ECLI:NL:RBZWB:2021:5369
Rechtbank Zeeland-West-Brabant
- Eerste aanleg - enkelvoudig
- Rechtspraak.nl
Proceskostenveroordeling in bestuursrechtelijke procedure na intrekking beroep
In deze zaak heeft de Rechtbank Zeeland-West-Brabant op 26 oktober 2021 uitspraak gedaan in een bestuursrechtelijke procedure tussen een verzoekster en het Uitvoeringsinstituut werknemersverzekeringen (UWV). De verzoekster had in eerste instantie geen recht op een uitkering op basis van de Wet werk en inkomen naar arbeidsvermogen (WIA) volgens een besluit van het UWV van 12 augustus 2020. Na een bezwaarprocedure verklaarde het UWV het bezwaar ongegrond, maar wijzigde later het besluit op 30 juni 2021, waardoor de verzoekster met terugwerkende kracht recht kreeg op een WIA-uitkering vanaf 7 september 2020. Hierop trok de verzoekster haar beroep in, maar verzocht wel om vergoeding van de proceskosten.
De rechtbank heeft het UWV in de gelegenheid gesteld om te reageren op het verzoek om proceskostenvergoeding. Het UWV heeft aangegeven zich niet te verzetten tegen een veroordeling in de proceskosten, die betrekking hebben op de rechtsbijstand verleend door een derde. De rechtbank heeft vervolgens op basis van artikel 8:54 van de Algemene wet bestuursrecht (Awb) zonder zitting uitspraak gedaan op het verzoek om proceskostenveroordeling. De rechtbank heeft vastgesteld dat het UWV tegemoet is gekomen aan het beroep van verzoekster en heeft de proceskosten voor de beroepsfase toegewezen.
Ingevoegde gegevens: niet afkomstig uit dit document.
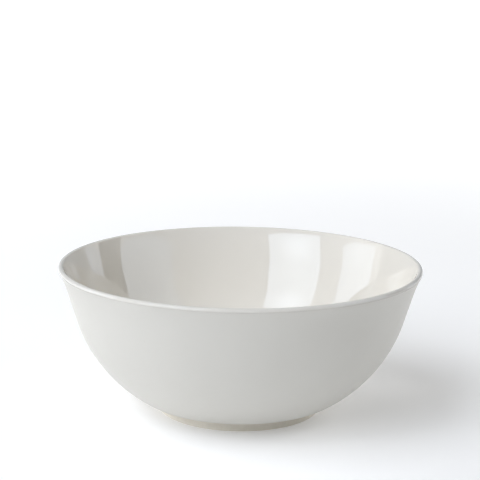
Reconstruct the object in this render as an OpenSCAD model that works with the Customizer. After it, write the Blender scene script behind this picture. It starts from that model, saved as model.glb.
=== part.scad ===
// Porcelain serving bowl: a jiggered porcelain body on a bare foot ring, matt glaze outside,
// gloss glaze inside and over the lip. Origin at the centre of the resting face, +Z up.

/* [Bowl] */
// Diameter over the lip
rim_d = 240; // [237:1:244]
// Height from the table to the top of the lip
bowl_h = 98.5; // [96:0.5:100]
// Thickness of the glazed lip
lip_t = 3.4; // [3:0.1:4]

/* [Outside] */
// Slope where the knuckle over the foot runs into the belly, in degrees
knuckle_slope = 31.5; // [30:0.5:33]
// Slope of the straight upper wall, in degrees
wall_slope = 73; // [72:0.5:74]
// Slope where the round top of the lip starts, in degrees
lip_slope = 63; // [60:1:66]
// Radius of the knuckle that turns in over the foot ring
knuckle_r = 25; // [22:1:28]
// Radius of the outward flare below the lip
flare_r = 75; // [60:5:90]

/* [Inside] */
// Height of the inside floor above the table
floor_z = 9.6; // [9.2:0.1:10]
// Radius of the curve between the flat floor and the belly
floor_curve_r = 58; // [56:1:60]
// Slope where the floor curve runs into the belly, in degrees
floor_slope = 45; // [43:1:46]
// Radius of the belly
in_belly_r = 83; // [80:1:86]
// Slope of the straight wall above the belly, in degrees
in_slope = 70; // [69:0.5:71]
// Radius of the outward flare below the lip
in_flare_r = 140; // [110:10:150]
// Slope where the round top of the lip ends, in degrees
in_lip_slope = 60.5; // [58:0.5:63]

/* [Foot ring] */
// Outer diameter of the foot ring
foot_d = 108; // [107:0.2:110]
// Height of the foot ring's bare outer wall
foot_h = 6.4; // [6:0.1:7]
// Width of the foot ring
foot_w = 5.6; // [5:0.1:7]
// Radius of the edges beside the resting face
foot_edge_r = 0.8; // [0.6:0.1:1.2]
// Depth of the recess inside the foot ring
recess_depth = 4.5; // [4:0.1:5]

/* [Glaze] */
// Thickness of every coat of glaze
glaze_t = 0.3; // [0.2:0.05:0.5]
// Height of the band of gloss glaze on the outside, below the round lip
gloss_band_h = 0.2; // [0.1:0.1:3]
// Height of the bare edge inside the foot ring, below the recess glaze
bare_edge_h = 1.6; // [1.4:0.1:2.4]

/* [Hidden] */
$fn = 240;
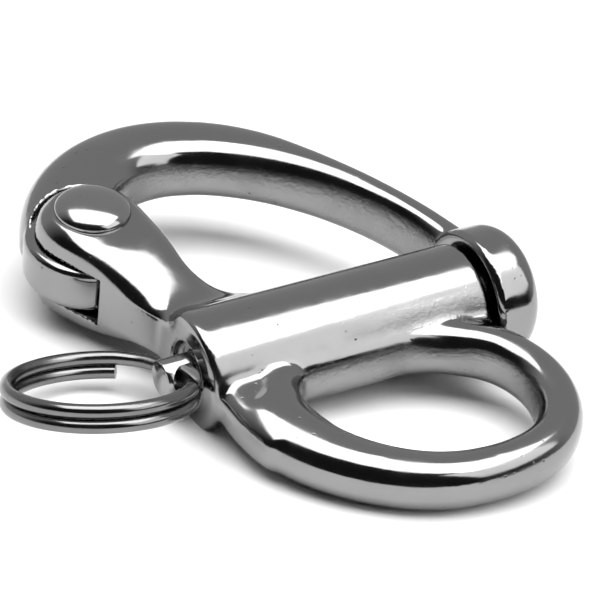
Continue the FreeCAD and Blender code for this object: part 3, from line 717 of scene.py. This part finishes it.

De rechtbank heeft de proceskosten vastgesteld op € 748,- voor de door een derde beroepsmatig verleende rechtsbijstand en heeft het UWV tevens verplicht om het door verzoekster betaalde griffierecht van € 49,- te vergoeden. De uitspraak is openbaar gemaakt en partijen zijn geïnformeerd over de mogelijkheid om in verzet te gaan tegen deze uitspraak binnen zes weken na verzending.